By Ian Rosoff
Hurricane Isaac forced everyone in Tampa to stay home yesterday. The mostly unnecessary delay left folks at the Republican National Convention wandering to and fro and wondering what to do with their free evening. It gave me a chance to catch up on some much needed Xbox before tuning into the wall-to-wall, non-stop, 24-hour coverage of the RNC.
The RNC Convention began with a new way of covering politics using an unlikely medium. Microsoft is giving Xbox LIVE users election news, facts, and exclusive content through its new Election 2012 Hub. Xbox will work with Face The Facts USA to provide daily political fun facts. They are teaming up with Rock The Vote to register and mobilize young voters on Xbox who will be getting access to special musical performances through the Election Hub. Furthermore, NBCNews.com will be informing the Election Hub with David Gregory and the NBC political team.
Microsoft is one of the corporate sponsors of the RNC this year, which may have something to do with their presence in Tampa and their efforts to roll out innovative new products (Windows 8 is just around the corner). There are dozens of other sponsors including tech companies, energy companies, Walmart, various banks, auto manufacturers and various companies and groups around Florida, all chipping in to cover the over 50 million for the convention.

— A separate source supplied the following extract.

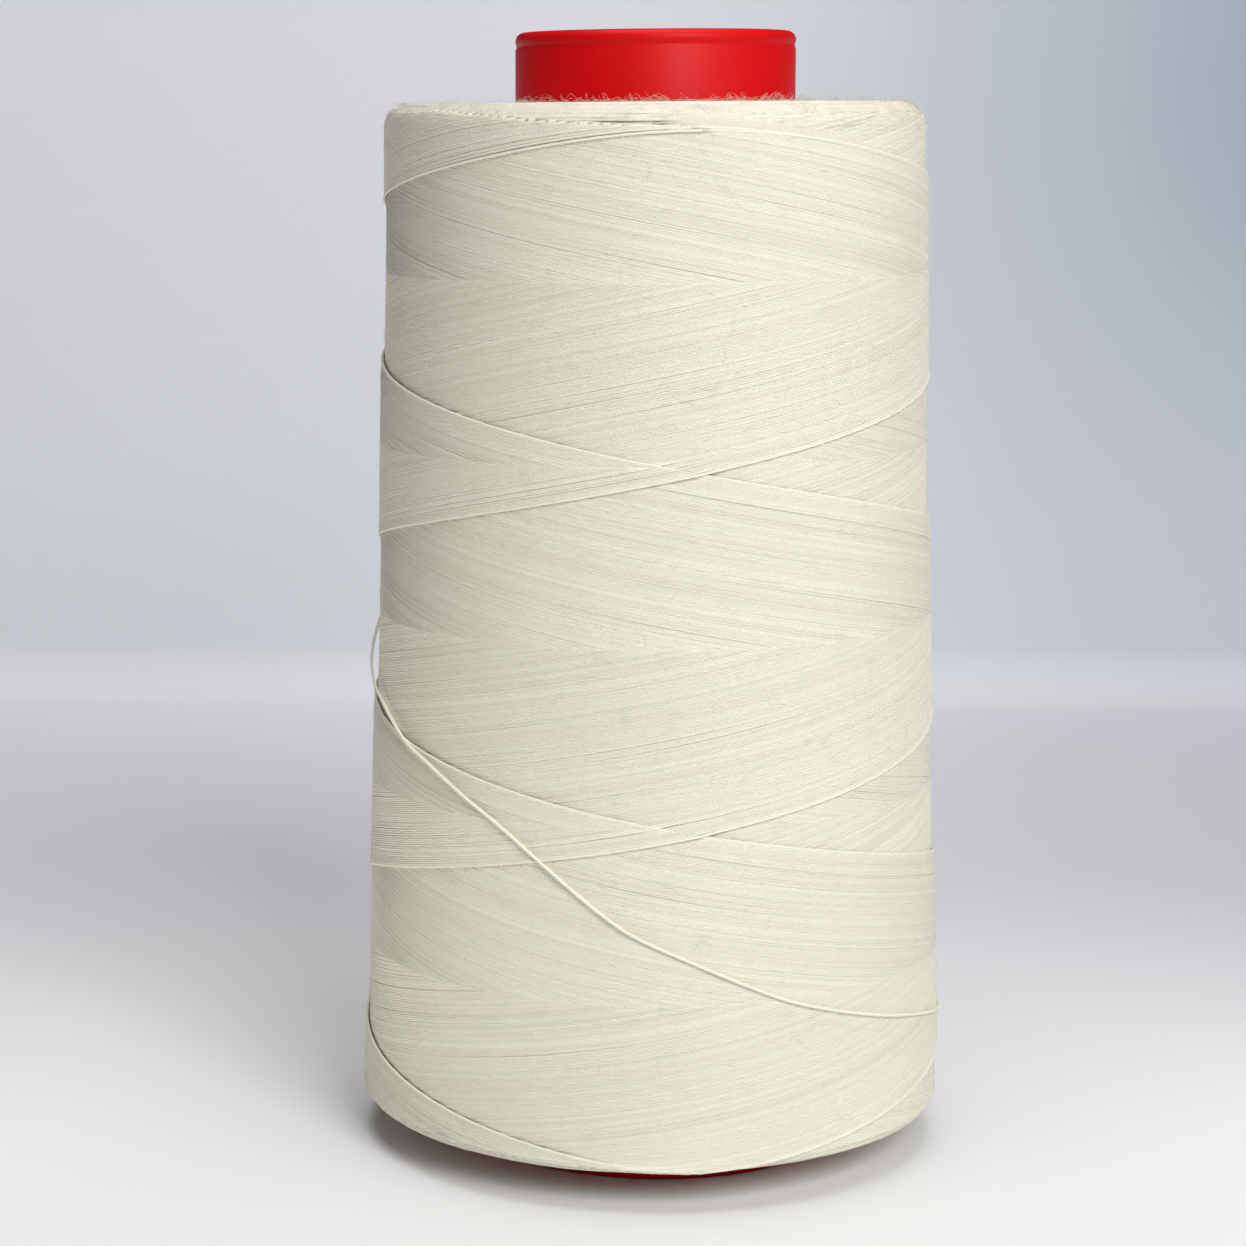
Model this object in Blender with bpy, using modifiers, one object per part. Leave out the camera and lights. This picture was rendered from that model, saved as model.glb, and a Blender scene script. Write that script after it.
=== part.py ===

If what Marshall McLuhan said is true, that the message is in the medium, then this move by the RNC makes a lot of sense. According to “Business Week,” the firm StrategyOne conducted a survey of 1,678 Xbox LIVE households and found 40% are swing voters. Xbox LIVE subscribers are young so exposing them to a get out the vote campaign could influence not only the 2012 elections, but elections down the road.
The Xbox Election Hub is not alone in trying to reach political audiences with unorthodox methods. Google is using YouTube to create their version of a political hub. The YouTube political hub will host speeches, scandals, and reporting from major news outlets. Twitter is joining in the election festivities with their political index that tracks general support for the candidates which we blogged about here.
All of these efforts to be creative with political coverage are a response to the current reality that younger generations don’t regularly watch the news or read the paper. My generation does play Xbox, watch YouTube, and curate our news from Twitter and recently launched Waywire.
Even in 2008 when the youth came out in droves for Obama it was still an embarrassing showing for a generation whose future is being mortgaged financially and destroyed environmentally. Given the stakes, Generation Y should be the most passionate about politics and elections, but apathy and cynicism often take root by the time we reach voting age.
Politics are boring to so many young people and the economy can’t compete with playing Xbox for entertainment value, but perhaps that’s starting to change. The big brands in tech seem to be making a concerted effort to market politics to youth in a way that could work.
Votifi is trying to be part of changing the way politics is done in this country both in terms of communication and coverage. Microsoft is beginning a bold experiment with the Political Hub, and hopefully it is the start of engaging a generation that is informed as well as passionate.